At the same time, my fears about the future have vanished. I may not know what direction I am headed, but I am increasingly confident that I am moving in the right direction. While last year at this time I was terrified and questioning whether it was all worth it, I now know 100% that it was.
I have enjoyed experiences that most people don’t even dream about. I traveled the length of the Trans-Siberian Railway and took a ferry across the Black Sea. I toured a former Soviet bunker and visited Chernobyl. I watched the sun set from the top of a 9th century minaret and camped aside the ruined walls of an ancient Silk Road city. I took a pilgrimage to an underground mosque in the middle of a Kazakhstan desert and I spent a month living in the mountains in Tajikistan.
I have been interviewed on TV, radio and online about my trip. I have written for more than a dozen websites and I have become a regular contributor to Viator.com, writing about Chicago, Russia and the Baltics.

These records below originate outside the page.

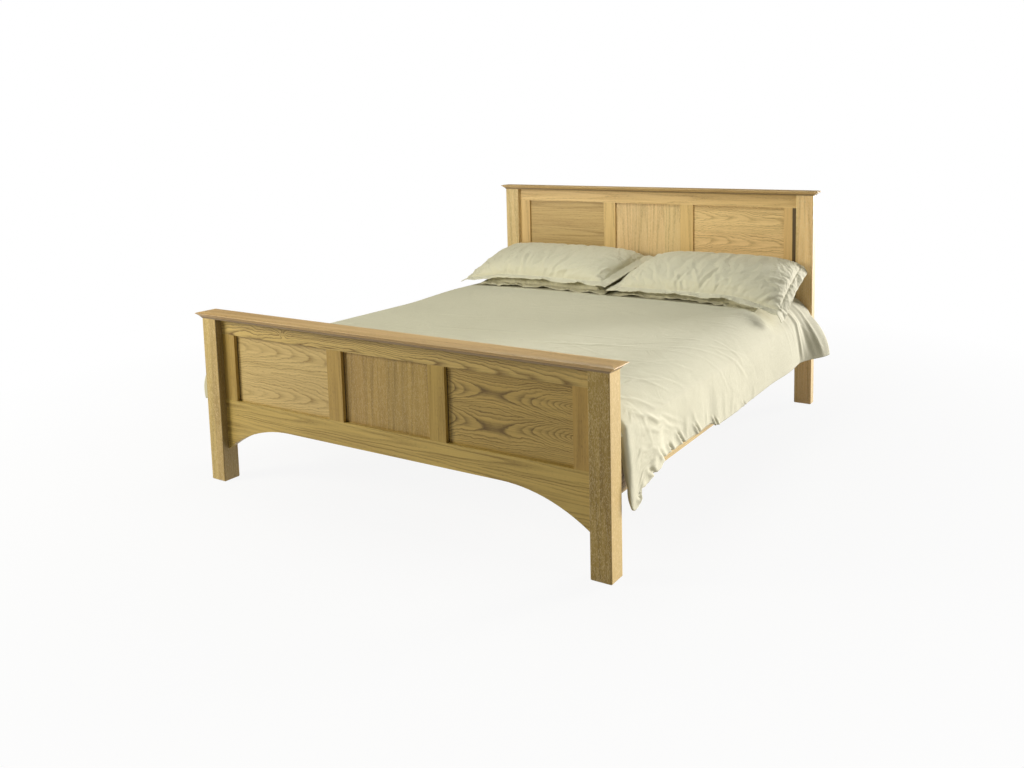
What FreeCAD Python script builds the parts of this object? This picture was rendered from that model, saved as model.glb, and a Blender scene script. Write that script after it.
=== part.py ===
import FreeCAD, Part
import math
import os
from FreeCAD import Vector

# Panel bed in solid oak, super king size, made up with a duvet and four pillows.
# Millimetres. +Z is up, X runs across the bed, the footboard faces -Y and the
# headboard stands at +Y. The origin is on the floor in the middle of the bed.

# ---------------------------------------------------------------- driving sizes

# mattress and the room round it
MATTRESS_W = 1800.0
MATTRESS_L = 2000.0
MATTRESS_T = 220.0
MATTRESS_CORNER_R = 80.0      # upright corners in plan
MATTRESS_EDGE = 22.0          # eased top and bottom edges
MATTRESS_SIDE_GAP = 6.0       # mattress to side rail
MATTRESS_HEAD_GAP = 2.0       # mattress to head posts
MATTRESS_FOOT_GAP = 44.0      # mattress to foot posts, where the duvet tucks in

# posts
FOOT_POST_W = 80.0
FOOT_POST_D = 72.0
FOOT_POST_H = 684.0           # floor to the underside of the cap
HEAD_POST_W = 90.0
HEAD_POST_D = 50.0
HEAD_POST_H = 1091.0
POST_ARRIS_R = 4.0            # rounded upright edges
POST_TOE_R = 3.0              # eased edges at the floor

# moulded caps
CAP_T = 26.0                  # underside to the top
CAP_NOSE_H = 20.0             # underside to the widest line
CAP_NOSE_T = 3.0              # thickness of the rounded nose
CAP_FRONT_OVER = 14.0         # nose beyond the post faces, front and back
CAP_END_OVER = 25.0           # nose beyond the post faces, at the ends
CAP_CROWN_W = 24.0            # width of the eased top edge
CAP_COVE_SAG = 1.6            # hollow of the cove under the nose

# footboard frame
FOOT_FRAME_T = 30.0
FOOT_RECESS = 28.0            # frame face behind the post face
FOOT_TOP_RAIL_H = 64.0
FOOT_STILE_W = 72.0
FOOT_MUNTIN_W = 74.0
FOOT_CENTRE_W = 420.0         # clear width of the middle panel
FOOT_REVEAL = 14.0            # panel face behind the frame face
FOOT_PANEL_T = 10.0
ARCH_RAIL_WAIST = 92.0        # height of the bottom rail over the flat of the arch
ARCH_R = 620.0                # radius of the shoulders of the arch
ARCH_SHOULDER = 365.0         # length of each shoulder, post to flat

# headboard frame
HEAD_FRAME_T = 24.0
HEAD_RECESS = 20.0
HEAD_TOP_RAIL_H = 67.0
HEAD_BOTTOM_RAIL_H = 180.0
HEAD_STILE_W = 70.0
HEAD_MUNTIN_W = 76.0
HEAD_CENTRE_W = 412.0
HEAD_REVEAL = 10.0
HEAD_PANEL_T = 9.0

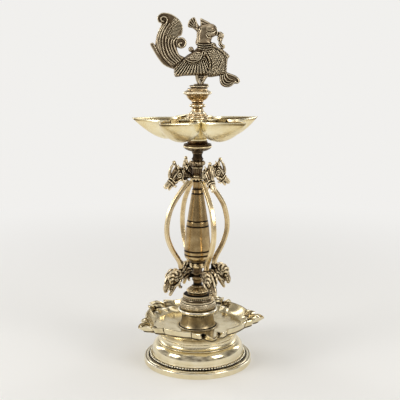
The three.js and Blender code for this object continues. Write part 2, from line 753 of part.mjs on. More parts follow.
function studGeometry() {
  const length = finialStudInHub + pedestalHeight + birdPlateHeight - 1.5;
  const stud = new THREE.CylinderGeometry(finialStudRadius, finialStudRadius, length, smallSides);
  return stud.rotateX(Math.PI / 2).translate(0, 0, length / 2);
}

// Base
place('foot', footGeometry(), polishedBrass, 0);
place('foot_collar', neckGeometry(), paleBrass, neckSeat);
place('tray', trayGeometry(), polishedBrass, traySeat);

// Stem
place('tie_rod', rodGeometry(), steel, discSeat - rodInTray);
place('base_disc', discGeometry(), paleBrass, discSeat);
place('granulated_ring', grainRingGeometry(), antiqueBrass, grainSeat);
place('stepped_ring', stepRingGeometry(), antiqueBrass, stepSeat);
place('lotus_bell', lotusGeometry(), antiqueBrass, lotusSeat);
place('mask_collar', maskCollarGeometry(), antiqueBrass, maskSeat);
place('arm_block', blockGeometry(), paleBrass, blockSeat);
place('column', columnGeometry(), polishedBrass, columnSeat);
place('clasp_collar', claspGeometry(), paleBrass, claspSeat);
place('head_collar', headCollarGeometry(), antiqueBrass, headCollarSeat);
place('lobed_knob', knobGeometry(), antiqueBrass, knobSeat);
place('drip_pan', bobecheGeometry(), antiqueBrass, bobecheSeat);

// Arms with their heads and masks
for (let i = 0; i < armCount; i += 1) {
  const quarter = turnedGroup(armTurn + (360 / armCount) * i);
  place(`arm_${i + 1}`, armGeometry(), polishedBrass, 0, quarter);
  place(`horse_head_${i + 1}`, horseGeometry(), antiqueBrass, claspSeat, quarter);
  place(`lion_mask_${i + 1}`, maskGeometry(), antiqueBrass, maskSeat, quarter);
}

// Cups
place('cup_hub', hubGeometry(), paleBrass, hubSeat);
for (let i = 0; i < cupCount; i += 1) {
  const fifth = turnedGroup(cupTurn + (360 / cupCount) * i);
  place(`oil_cup_${i + 1}`, cupGeometry(), paleBrass, pedestalSeat + cupRimOverHub, fifth);
}

// Finial
place('finial_pedestal', pedestalGeometry(), goldBrass, pedestalSeat);
place('finial_stud', studGeometry(), steel, pedestalSeat - finialStudInHub);
place('peacock', peacockGeometry(), antiqueBrass, birdSeat + birdPlateHeight);

export default lamp;
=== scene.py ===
import json
import math
from itertools import pairwise

import bpy
import numpy as np
from mathutils import Matrix, Vector


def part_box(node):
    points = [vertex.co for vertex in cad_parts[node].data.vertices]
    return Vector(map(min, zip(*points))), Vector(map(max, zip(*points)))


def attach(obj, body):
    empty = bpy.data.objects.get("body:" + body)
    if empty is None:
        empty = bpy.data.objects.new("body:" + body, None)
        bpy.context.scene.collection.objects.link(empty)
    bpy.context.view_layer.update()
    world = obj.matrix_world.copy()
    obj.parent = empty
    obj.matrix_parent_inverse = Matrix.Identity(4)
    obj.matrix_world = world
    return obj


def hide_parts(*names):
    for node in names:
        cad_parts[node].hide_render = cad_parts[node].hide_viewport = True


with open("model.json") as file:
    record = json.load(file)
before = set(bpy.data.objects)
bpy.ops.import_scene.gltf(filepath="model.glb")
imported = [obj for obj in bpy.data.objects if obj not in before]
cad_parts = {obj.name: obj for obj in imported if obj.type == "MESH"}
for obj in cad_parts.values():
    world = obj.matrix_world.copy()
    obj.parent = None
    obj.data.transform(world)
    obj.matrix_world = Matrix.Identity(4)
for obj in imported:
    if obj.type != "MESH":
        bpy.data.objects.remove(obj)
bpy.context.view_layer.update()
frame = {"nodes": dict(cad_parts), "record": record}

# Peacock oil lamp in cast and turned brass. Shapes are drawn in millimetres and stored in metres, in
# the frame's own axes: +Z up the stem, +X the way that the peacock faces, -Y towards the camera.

MM = 0.001
TAU = 2 * math.pi

# The photograph's camera: its distance and height, its tilt down, and its lens for a square frame
CAMERA_BACK = 1237
CAMERA_SIDE = 3.9
CAMERA_HEIGHT = 499.6
CAMERA_TILT = 10.64
LENS = 70.92

# The worn, plain and dull colours of each metal, as linear light
GOLD = ((0.92, 0.82, 0.60), (0.66, 0.45, 0.21), (0.26, 0.165, 0.08))
SILVER = ((0.93, 0.87, 0.71), (0.80, 0.69, 0.44), (0.42, 0.33, 0.19))
BROWN = ((0.86, 0.71, 0.44), (0.43, 0.30, 0.14), (0.18, 0.112, 0.05))
HONEY = ((0.92, 0.79, 0.52), (0.72, 0.55, 0.30), (0.34, 0.23, 0.11))
UMBER = ((0.84, 0.71, 0.48), (0.21, 0.145, 0.078), (0.065, 0.04, 0.02))
LEMON = ((0.95, 0.86, 0.60), (0.83, 0.68, 0.37), (0.40, 0.29, 0.13))
CAST = ((0.78, 0.67, 0.47), (0.22, 0.16, 0.098), (0.07, 0.045, 0.025))
SMOKE = ((0.86, 0.71, 0.44), (0.21, 0.145, 0.078), (0.05, 0.022, 0.009))
GREY = ((0.6, 0.6, 0.6), (0.45, 0.45, 0.45), (0.3, 0.3, 0.3))
SOOT = (0.012, 0.009, 0.006)

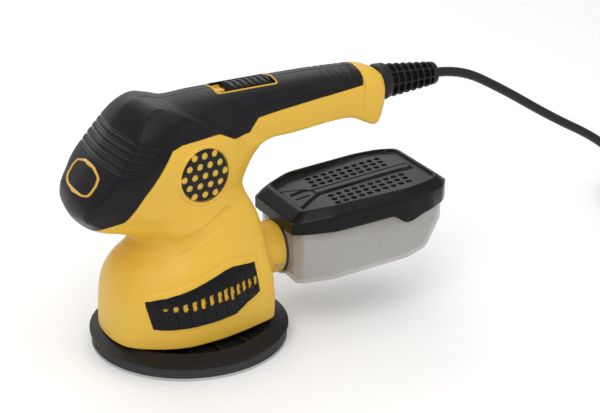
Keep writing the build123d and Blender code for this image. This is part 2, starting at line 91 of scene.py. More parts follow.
class Wire:
    # one output socket of a node tree; arithmetic on it adds Math nodes
    def __init__(self, tree, socket=None):
        self.tree, self.socket = tree, socket

    def node(self, kind, settings=None, inputs=None, output=0):
        made = self.tree.nodes.new(kind)
        for key, value in (settings or {}).items():
            if key == "stops":
                for i, (place, colour) in enumerate(value):
                    stop = made.color_ramp.elements[i] if i < 2 else made.color_ramp.elements.new(place)
                    stop.position, stop.color = place, colour
            else:
                setattr(made, key, value)
        for key, value in (inputs or {}).items():
            if isinstance(value, Wire):
                self.tree.links.new(value.socket, made.inputs[key])
            else:
                made.inputs[key].default_value = value
        return Wire(self.tree, made.outputs[output])

    def math(self, operation, a, b):
        return self.node("ShaderNodeMath", {"operation": operation}, {0: a, 1: b})

    def __add__(self, other): return self.math("ADD", self, other)
    def __radd__(self, other): return self.math("ADD", other, self)
    def __sub__(self, other): return self.math("SUBTRACT", self, other)
    def __rsub__(self, other): return self.math("SUBTRACT", other, self)
    def __mul__(self, other): return self.math("MULTIPLY", self, other)
    def __rmul__(self, other): return self.math("MULTIPLY", other, self)
    def __pow__(self, other): return self.math("POWER", self, other)


def newMaterial(name, colour, roughness, metallic=0.0, coat=0.0, specular=0.5):
    # a Principled material with its constants on its own sockets
    mat = bpy.data.materials.new(name)
    mat.use_nodes = True
    shader = mat.node_tree.nodes["Principled BSDF"]
    shader.inputs["Base Color"].default_value = (*colour, 1)
    shader.inputs["Roughness"].default_value = roughness
    shader.inputs["Metallic"].default_value = metallic
    shader.inputs["Coat Weight"].default_value = coat
    shader.inputs["Coat Roughness"].default_value = 0.15
    shader.inputs["Specular IOR Level"].default_value = specular
    return mat, shader, Wire(mat.node_tree)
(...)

My blog has appeared on lists of top travel blogs and gets more than 5,000 visitors and more than 10,000 page views each month. Next week I will be speaking about my travels in the Caucasus and in September I’ll be teaching a class on how to use Twitter. I could never have imagined any of this two years ago.
While I strained my relationships back home, I learned who my real friends are and stopped wasting my time on those who don’t really care. I built new friendships with people who truly understand and support me, despite being separated by oceans and connecting primarily online. I experienced some heartbreak, but I also opened my heart for the first time in years and realized that I can love again; it’s just a matter of finding the right guy at the right time.
More than anything, I am probably more comfortable with who I am than ever before. After decades of trying to be an extrovert, I have finally accepted my inner introvert. I relish my nights home alone and I don’t care if someone thinks I am weird for staying in on a Friday night. I am no longer intimidated by the idea of attending an event solo and I don’t feel self-conscious sitting at a bar by myself. I’m not religious, but I have a greater faith in the idea that things happen for a reason and that everything will work out in the end.
So where am I two years after I first quit my job to travel the world?
After everything, I think I’m right where I’m supposed to be. And I’m optimistic about the future, excited to discover what comes next.